Ultrastable emulsions constructed by self-assembly of two protein-polyphenol- anionic polysaccharide ternary complexes-stablized high internal phase emulsions

Abstract

Compared to conventional high internal phase emulsions (HIPEs), ultrastable HIPEs have recently attracted much attention due to much better stability and protection for bioactive compounds. Here, novel food-grade ultrastable HIPEs were successfully constructed. By simply mixing two individual unstable HIPEs (instability in 3 months in open atmosphere) stabilized by ternary complexes of protein (i.e., lactoferrin), two polyphenols (i.e., (−)-epigallocatechin-3-gallate and curcumin) and two anionic polysaccharides (i.e., κ-carrageenan and low methoxylated pectin), respectively, ultrastable mixed-HIPEs (very stable for 1 year or more in open atmosphere) were achieved unexpectedly. The two individual HIPEs underwent liquid-to-gel and viscous-to-elastic transitions during mixing, exhibiting strong structural synergism. The stabilization was ascribed to the electrostatic repulsive interactions and the formed interpenetrating polymer networks hydrogels in continuous phases; their contribution varied according to the binding sequences of protein, polyphenol, and polysaccharide (for ternary complexes) and the combination modes of individual HIPEs (for mixed-HIPEs).
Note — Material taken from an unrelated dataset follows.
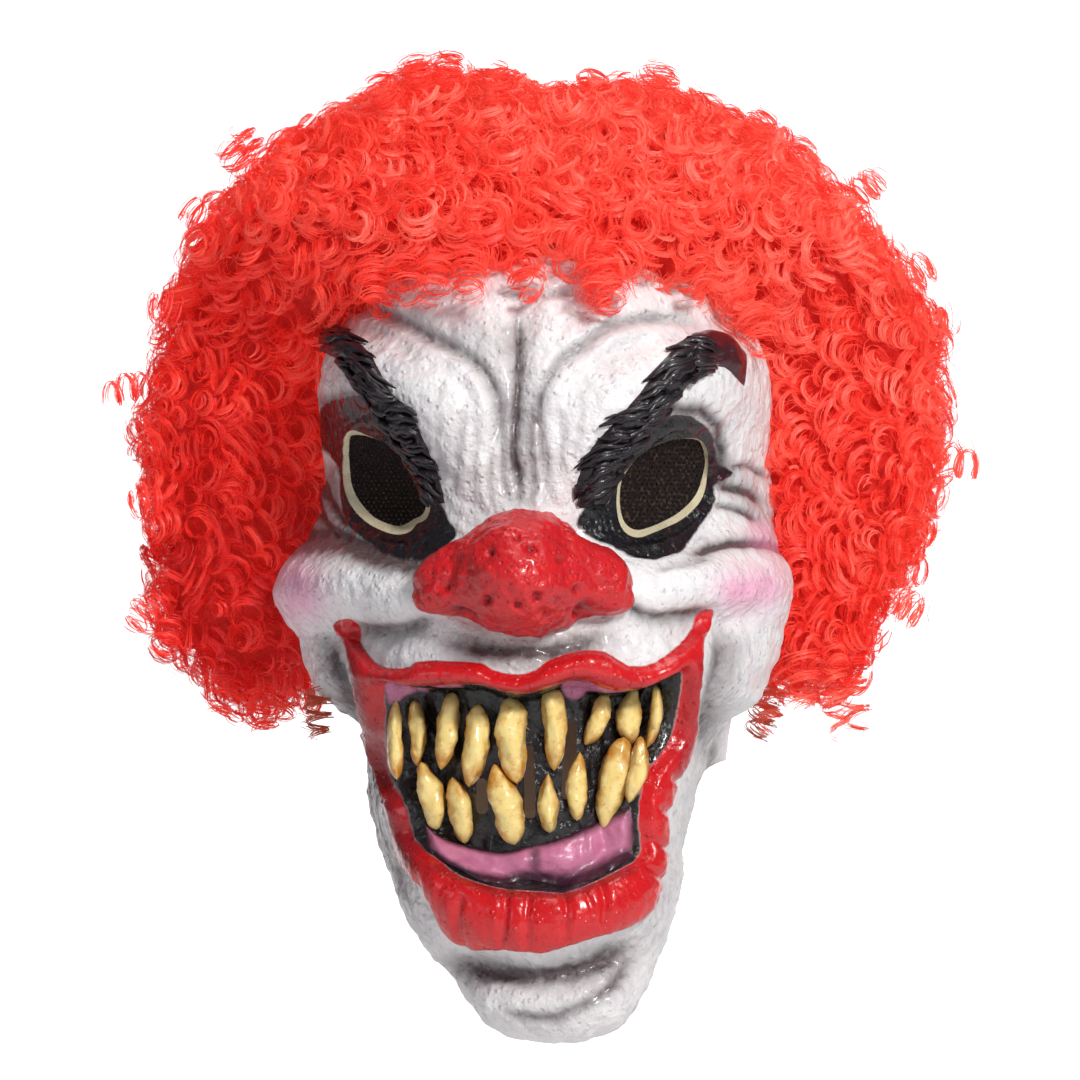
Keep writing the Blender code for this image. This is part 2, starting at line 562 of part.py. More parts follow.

The excellent soft material properties of ternary complexes can provide guarantee for the stsability of emulsion droplets, avoiding their rupture caused by strong squeezing in mixed-HIPEs. This finding greatly expands the type of food grade ultrastable HIPEs. Overall, the novel food-grade ultrastable mixed-HIPEs will offer fascinating opportunities for their future applications in food, medical, cosmetic, and tissue engineering products.